Since then many galleries have moved in and out of the area, as well as prominent artists in search of work spaces. However, restaurants and retail shops have tended to overshadow the production of art. "I think Craig is really making an effort to change that," says Debra Scholl, a noted art collector and chairwoman of Locust Projects. "He's trying to make it into a total culture community."
Locust Projects' not-for-profit alternative space was a major pioneer on the local scene, opening its doors in Wynwood well before Miami's contemporary arts boom. Come May, Locust will move into a new 3300 square-foot property in the Design District, at 155 NE 38th St., near the work studios of some of Miami's leading artists. Prompting the move was mainly unhappiness with the condition of the previous building, Scholl says.
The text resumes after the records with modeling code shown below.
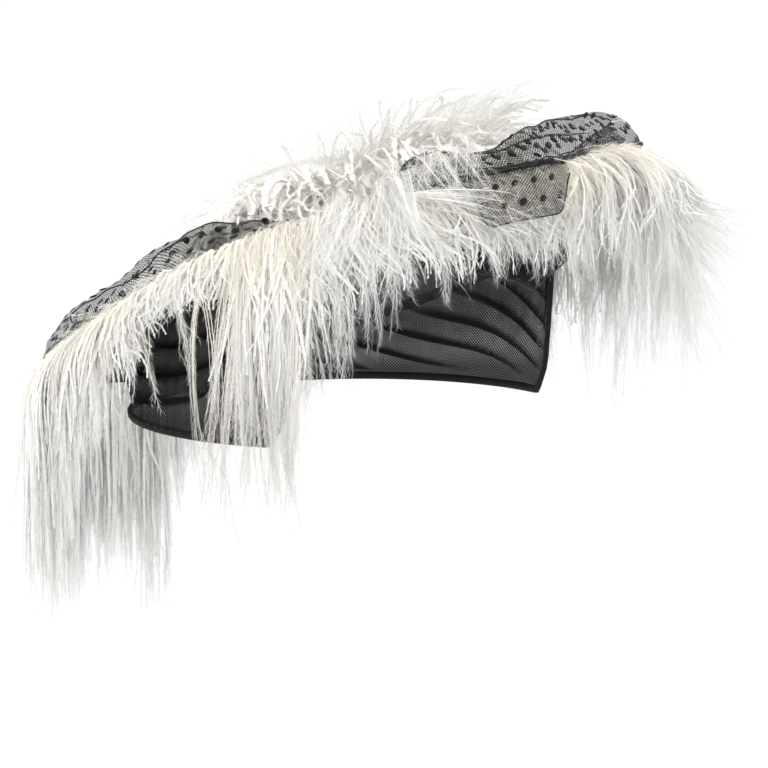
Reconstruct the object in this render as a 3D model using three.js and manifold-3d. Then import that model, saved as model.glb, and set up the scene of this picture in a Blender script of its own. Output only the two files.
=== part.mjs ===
// Saucer hat: a flat black net saucer worn pitched back, a deep ruched net cap
// wall below it, a dotted net ribbon swagged round its top, ostrich plumes
// falling over the rim all round, and more plumes curled up on the crown.
// Millimetres, +Z up. The face looks along -Y, the wearer's right side is -X.
// The origin is where the top of the head meets the underside of the saucer.
import * as THREE from 'three';
import { mergeVertices } from 'three/addons/utils/BufferGeometryUtils.js';
import Module from 'manifold-3d';

const SAUCER_RADIUS = 200;
const SAUCER_THICKNESS = 3;
const SAUCER_PITCH = 24.2;      // degrees, the back of the saucer lower than the front
const SAUCER_CENTRE_BACK = 66;  // behind the seat, measured level
const SAUCER_PAD_RADIUS = 140;  // clear flat inside the cap wall, where a bandeau or pad is sewn
const RIM_ROLL_RADIUS = 2.5;
const RIM_ROLL_INSET = 6;       // where the flat of the saucer turns up into the roll
const SAUCER_STEPS = 72;

const CAP_HALF_WIDTH = 151;
const CAP_HALF_LENGTH = 154;
const CAP_WALL = 2.4;
const CAP_ROWS = 6;
const CAP_STEP = 5;             // degrees between wall columns
const CAP_STEP_AT_TEMPLE = 1.5;
const TEMPLE = { from: 55, to: 74 };
const RUCHE_DEPTH = 2.2;
const RUCHE_PITCH = 34;
const RUCHE_WANDER = 6;
const RUCHE_SLANT = 17;         // degrees, the folds climb towards the face
const BINDING_RADIUS = 3;
const BINDING_SIDES = 6;

const PLUME_COUNT = 14;
const PLUME_STATIONS = 4;
const PLUME_ROOT_RADIUS = 152;
const PLUME_ROOT_LIFT = 9;
const PLUME_GAP_ANGLE = 0.09;   // degrees left open at each side of a plume

const CROWN_PLUME_COUNT = 4;
const CROWN_STATIONS = 7;
const CROWN_GAP_ANGLE = 0.15;

const RIBBON_WALL = 1.1;
const RIBBON_STRIPS = 5;
const RIBBON_STEP = 4.5;        // degrees between ribbon sections
const RIBBON_LEAST_STEPS = 3;
const RIBBON_GAP_ANGLE = 0.06;

const GAP = 0.35;

// Lower edge of the cap wall: angle from the face, height of the hem's underside.
// It is cut away over the forehead to a shallow point and drops behind the temples.
const CAP_EDGE = [
  { angle: 0, height: -24 },
  { angle: 6, height: -17 },
  { angle: 13, height: -12 },
  { angle: 20, height: -8.5 },
  { angle: 28, height: -5 },
  { angle: 37, height: -2.5 },
  { angle: 50, height: -3.5 },
  { angle: 59, height: -6 },
  { angle: 62.5, height: -24 },
  { angle: 66, height: -98 },
  { angle: 70, height: -118 },
  { angle: 180, height: -121 },
];

// Plumes over the rim. Angle from the face (the wearer's right is negative),
// crest height over the rim, how far out they hang, how far down, and how thick.
const RIM_FRINGE = [
  { angle: -180, crest: 10, reach: 32, hang: 150, body: 22 },
  { angle: -150, crest: 8, reach: 34, hang: 178, body: 24 },
  { angle: -122, crest: 8, reach: 32, hang: 164, body: 24 },
  { angle: -103, crest: 10, reach: 25, hang: 128, body: 18 },
  { angle: -88, crest: 15, reach: 17, hang: 74, body: 11 },
  { angle: -74, crest: 18, reach: 18, hang: 118, body: 12 },
  { angle: -60, crest: 17, reach: 18, hang: 136, body: 12 },
  { angle: -50, crest: 12, reach: 14, hang: 96, body: 9 },
  { angle: -30, crest: 10, reach: 10, hang: 62, body: 6 },
  { angle: -20, crest: 8, reach: 8, hang: 48, body: 4 },
  { angle: 0, crest: 8, reach: 8, hang: 54, body: 4 },
  { angle: 10, crest: 16, reach: 32, hang: 96, body: 16 },
  { angle: 22, crest: 19, reach: 62, hang: 146, body: 34 },
  { angle: 42, crest: 20, reach: 78, hang: 166, body: 38 },
  { angle: 62, crest: 19, reach: 58, hang: 158, body: 30 },
  { angle: 78, crest: 17, reach: 44, hang: 144, body: 25 },
  { angle: 92, crest: 16, reach: 36, hang: 100, body: 22 },
  { angle: 106, crest: 15, reach: 32, hang: 72, body: 20 },
  { angle: 130, crest: 13, reach: 30, hang: 62, body: 19 },
  { angle: 158, crest: 12, reach: 30, hang: 64, body: 19 },
  { angle: 170, crest: 11, reach: 32, hang: 96, body: 21 },
  { angle: 180, crest: 10, reach: 32, hang: 150, body: 22 },
];

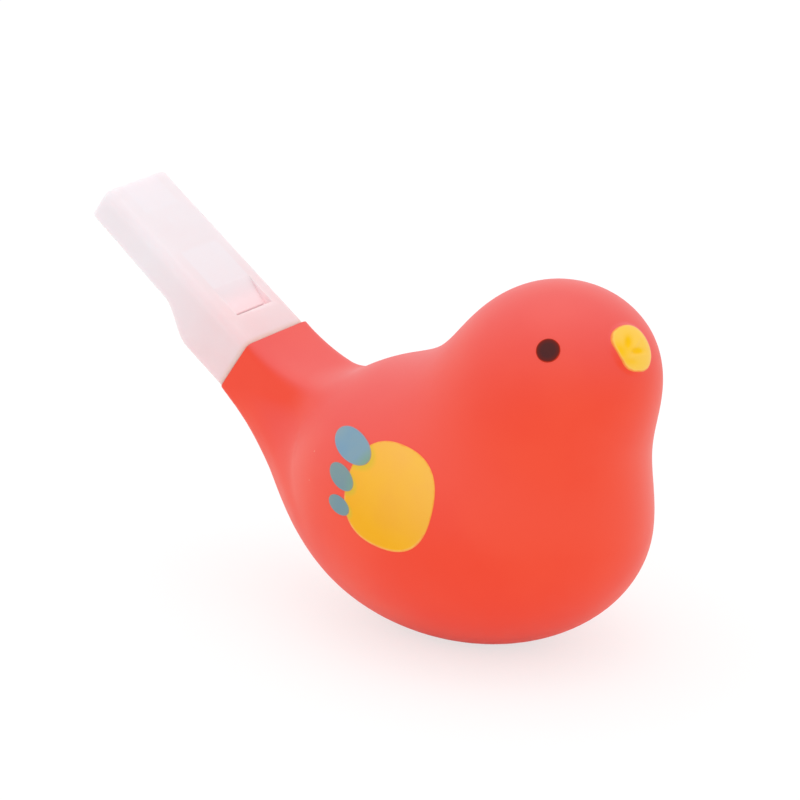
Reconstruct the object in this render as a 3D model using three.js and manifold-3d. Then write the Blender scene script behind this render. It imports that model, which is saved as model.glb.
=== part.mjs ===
// A bird-shaped water whistle. The hollow bird is one piece of soft vinyl with an open tail, and the
// whistle that you blow is a plastic mouthpiece pushed into the tail, with a windway block inside it
// and a tube that dips into the water in the belly.
// Millimetres, +Z up, +X towards the beak, +Y to the bird's left. The origin is the middle of the base.
import * as THREE from 'three';
import { mergeVertices } from 'three/addons/utils/BufferGeometryUtils.js';
import Module from 'manifold-3d';

const DEGREE = Math.PI / 180;

// Belly and head are egg shapes that flow into each other
const BELLY_RADIUS_X = 34.7;
const BELLY_RADIUS_Y = 25.5;
const BELLY_RADIUS_Z = 24.8;
const BASE_CUT = 1.2; // how far the flat base lies above the belly's lowest point
const HEAD_RADIUS_X = 17.3;
const HEAD_RADIUS_Y = 16;
const HEAD_RADIUS_Z = 15.1;
const HEAD_FORWARD = 19.2; // from the belly's middle
const HEAD_UP = 27.55;
const NAPE_BLEND = 17.5; // width of the soft join between head and belly

// The tail narrows to the neck that holds the whistle
const NECK_BACK = 45.55; // from the belly's middle
const NECK_UP = 16.15;
const NECK_HALF_WIDTH = 8.4;
const NECK_HALF_HEIGHT = 5.85;
const TAIL_RISE = 34.7 * DEGREE;
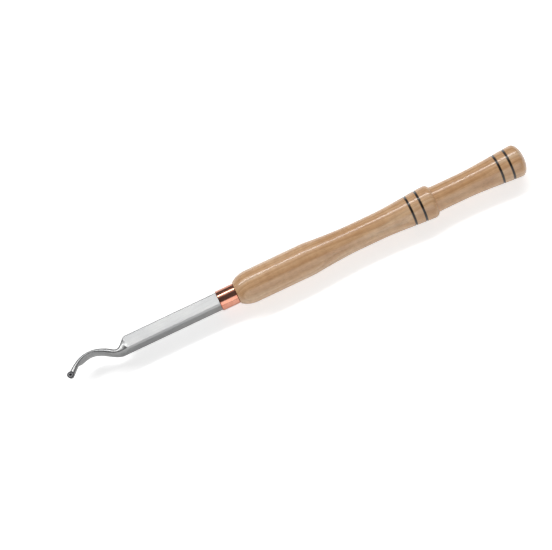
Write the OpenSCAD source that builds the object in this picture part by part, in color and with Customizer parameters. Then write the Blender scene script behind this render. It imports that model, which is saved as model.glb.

But she also expresses some disillusionment with what the Wynwood neighborhood has become.
"Art walk," Scholl says, referring to the monthly second Saturday, self-guided art tours centering mostly on the galleries in Wynwood, "is not so much about seeing the art. It's about the social experience. I think it's still vital, but I do think maybe this town is getting bigger in terms of artists and galleries.... I'm hoping that because we're a nonprofit and kind of edgy and different, we'll make this area [the Design District] a little more interesting."
Locust will use its move to break down some conventional notions of what constitutes an art space, Scholl suggests. Its inaugural exhibition, a performance by New York artist Kate Gilmore, will not even take place in the new gallery, but rather in one of the other vacant buildings in the Design District. Locust's subsequent show, by the TM Sisters in September, will also take place in a different location.
"One of the things Locust wants to do is not stay in a white box," says Scholl. "I think you have a landlord in Craig who owns a lot of buildings and is willing to think outside the box." Because of an abundance of commercial vacancies in the area, Locust and other artists and curators have a unique resource to put on satellite shows, allowing artists to express themselves in nontraditional spaces rather than the usual four white walls of a gallery.
Dacra chief Robins plans to use these extra spaces for temporary exhibitions of works from his personal collection. Quite a few of his pieces can now be found in the lobby of the Dacra offices on NE 2nd Avenue. Robins wants eventually to follow in the footsteps of other local collectors like Martin Z. Margulies and the Rubell family and house a permanent collection of his own in the area, though those plans are a few years away.
Construction is already well under way, however, on a building at NE 41st Street and N. Miami Avenue to house Carlos and Rosa de la Cruz's famous collection of contemporary art, which will be finished and open to the public sometime this year.
Also new to the area is the Wolfgang Roth & Partners Fine Art Gallery (201 NE 39th St.), which opened its doors during the last Basel/Miami with a photo exhibition by the internationally renowned David LaChapelle. Tiffany Chestler calls it "one of the hidden gems in the Miami art scene." Other newcomers include 101/Exhibit Gallery (101 NE 40th St.) and Arno Valere Art Gallery (3900 NE lstAve.).
Also returning to the neighborhood is one of the most prominent artist-run alternative art spaces in Miami, Naomi Fisher and Jim Drain's Bas Fisher Invitational (180 NE 39th St., suite 210). The gallery was opened in 2004 by Fisher and Hernan Bas, who later handed the reins over to Drain. The artists transformed their studio space (then donated by Dacra) into a laissez-faire showroom for challenging and unique artists' projects. "We're really just giving artists a space to do whatever they want," is how Fisher sums up the gallery's philosophy.
The gallery closed last summer, as Dacra had plans to lease out the space, but thanks to a grant from the James L. Knight Foundation, they now have an opportunity to reopen their doors at the same location with an expanded program, if Fisher and Drain can match the $150,000 allotted to them.
The new direction of the gallery includes a Website, not only for keeping records of exhibitions but also to give the gallery the ability to connect with the art world at large. The gallery is bringing in a new manager, Kathryn Marks, who has plans to curate monthly movie nights and to open a small bookstore/reading room within the space.
Bas Fisher has also recently been the site of weekly salon-style discussion groups, called Theory Nights, spearheaded and hosted by the Museum of Contemporary Art's assistant curator, Ruba Katrib. Here people get together in a laidback atmosphere to discuss everything from art to philosophy to current affairs.
As part of these weekly theory groups, regular attendees have recently banded together to bring in guest speakers. "It's really important for us to be connected with colleagues," says Fisher. "We want to know what people in other places have to say, people who are doing what we're doing. We're definitely a work in progress but we're really psyched about our potential. I think Craig is pretty committed to keeping it a really creative and vital neighborhood."